EDITORIAL

Changi's challenges

Changi Airport's new incentive package, to encourage airlines to use it as a transfer hub, is an important part of its overall efforts to boost traffic. Rewarding airlines for bringing stopover passengers is a bold new step that reflects the importance of this segment, which accounts for about 30 per cent of the airport's total annual throughput.

While Changi's initiative is directed at carriers in general, Singapore Airlines' long-haul budget arm Scoot and low-cost carrier Tigerair could play a special role in boosting the airport's attractiveness to transfer passengers. This would be in keeping with the contribution of Malaysian long-haul budget carrier AirAsia X's contribution to transit traffic in Kuala Lumpur, for example. Scoot and Tigerair should look into strengthening their partnership and creating new synergies that translate into more transit through Changi. The fortunes of the airport and the airlines are separate but they are related in the great game of aviation being played out around the world.

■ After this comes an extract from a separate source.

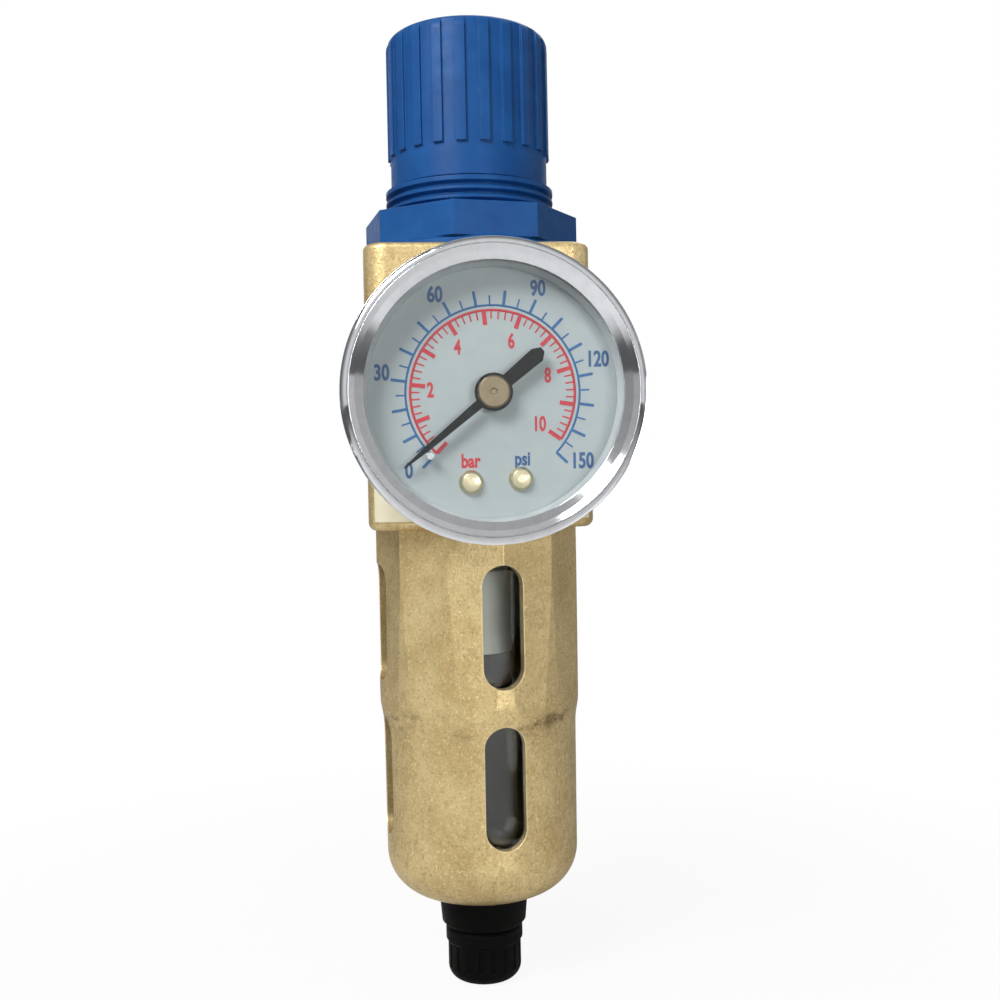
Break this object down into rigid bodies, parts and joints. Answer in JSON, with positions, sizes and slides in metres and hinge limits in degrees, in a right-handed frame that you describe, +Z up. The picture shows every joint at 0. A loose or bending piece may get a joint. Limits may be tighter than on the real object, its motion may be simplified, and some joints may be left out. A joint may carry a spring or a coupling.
{
  "type": "filter regulator",
  "caption": "Compressed-air filter regulator with ribbed adjusting knob, square cast body, round dial gauge and slotted guard over a clear bowl with a drain.",
  "frame": {"origin": "where the port axis, the gauge axis and the body's vertical axis cross", "axes": "+X from inlet to outlet along the ports, -Y out through the gauge, +Z up towards the knob"},
  "size_m": [0.0436, 0.0699, 0.1693],
  "materials": {
    "cast_gold": "champagne-gold lacquer over a fine cast grain",
    "blue_plastic": "moulded nylon, satin",
    "black_plastic": "moulded nylon, satin",
    "white_plastic": "smooth",
    "label_foil": "pale metallic foil, bare",
    "plated_steel": "bright plated",
    "spring_steel": "drawn wire",
    "aluminium": "turned",
    "brass": "turned",
    "aged_brass": "dull turned",
    "chrome": "polished",
    "clear_plastic": "clear polycarbonate",
    "dial_white": "semi-matt white paint",
    "pointer_black": "matt black paint",
    "sintered_white": "porous sintered polyethylene",
    "rubber": "nitrile rubber"
  },
  "bodies": {
    "housing": {"body": "cast_gold", "label_plate": "label_foil", "rear_plug": "plated_steel", "bonnet": "blue_plastic", "diaphragm": "rubber", "slip_ring": "white_plastic", "valve_guide": "black_plastic", "swirl_plate": "black_plastic", "filter_element": "sintered_white", "baffle": "black_plastic", "bowl": "clear_plastic", "bowl_seal": "rubber", "bowl_guard": "cast_gold", "drain_collar": "black_plastic", "gauge_socket": "brass", "socket_seal": "white_plastic", "gauge_case": "chrome", "gauge_bezel": "chrome", "gauge_window": "clear_plastic", "spacer_ring": "white_plastic", "gauge_dial": "dial_white", "dial_screws": "brass", "stop_pin": "plated_steel", "pressure_tube": "brass", "movement_frame": "brass", "regulating_spring": "spring_steel", "valve_spring": "spring_steel"},
    "spindle": {"adjusting_screw": "plated_steel"},
    "knob": {"adjusting_knob": "blue_plastic"},
    "spring_carrier": {"spring_nut": "brass"},
    "diaphragm_centre": {"diaphragm_plate": "aluminium", "relief_hub": "brass"},
    "valve": {"valve_stem": "brass", "valve_disc": "rubber"},
    "pointer_group": {"pointer": "pointer_black", "pointer_arbor": "plated_steel", "pointer_cap": "aged_brass"},
    "drain_hand": {"drain_knob": "black_plastic"},
    "drain_valve": {"drain_stem": "brass", "drain_seal": "rubber"}
  },
  "joints": [
    {"name": "knob_turn", "type": "hinge", "parent": "housing", "child": "spindle", "pos_m": [0, 0, 0.05], "axis": [0, 0, -1], "range_deg": [0, 1440]},
    {"name": "knob_lift", "type": "slide", "parent": "spindle", "child": "knob", "axis": [0, 0, 1], "range_m": [0, 0.003]},
    {"name": "seat_travel", "type": "slide", "parent": "housing", "child": "spring_carrier", "axis": [0, 0, -1], "range_m": [0, 0.005], "deforming": ["regulating_spring"]},
    {"name": "diaphragm_travel", "type": "slide", "parent": "housing", "child": "diaphragm_centre", "axis": [0, 0, -1], "range_m": [0, 0.0012], "stiffness_N_per_m": 300, "springref_m": -0.003, "deforming": ["diaphragm"]},
    {"name": "valve_travel", "type": "slide", "parent": "housing", "child": "valve", "axis": [0, 0, -1], "range_m": [0, 0.0012], "deforming": ["valve_spring"]},
    {"name": "pointer_turn", "type": "hinge", "parent": "housing", "child": "pointer_group", "pos_m": [0, -0.045, 0], "axis": [0, 1, 0], "range_deg": [0, 263], "stiffness_Nm_per_rad": 0.0005, "springref_deg": -11.46},
    {"name": "drain_turn", "type": "hinge", "parent": "housing", "child": "drain_hand", "pos_m": [0, 0, -0.095], "axis": [0, 0, 1], "range_deg": [0, 270]},
    {"name": "drain_lift", "type": "slide", "parent": "housing", "child": "drain_valve", "axis": [0, 0, 1], "range_m": [0, 0.0012]}
  ],
  "couplings": [
    {"joint": "seat_travel", "follows": "knob_turn", "m_per_rad": 0.00019894},
    {"joint": "valve_travel", "follows": "diaphragm_travel", "ratio": 1},
    {"joint": "drain_turn", "follows": "drain_lift", "rad_per_m": 3927}
  ]
}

The larger point for Changi is that geography is not destiny. Being at the heart of South-east Asian air crossroads once helped it to take off. Its efficiency and its capacity to innovate set it apart from the competition, such as it was then. Its advantages remain but they do not compensate automatically for the rise of challengers such as Dubai today and possibly Mumbai tomorrow. It will have to contend with the vagaries of the aviation industry, which is vulnerable to both economic downswings and political conflicts deadly enough to threaten the use of airspace in strategically volatile regions.

In staying ahead of the game, Changi will have to re-examine constantly the fundamentals of its success, what has brought it so far, what its challenges are, and how it intends to learn from its competitors, just as they learnt from it not so long ago.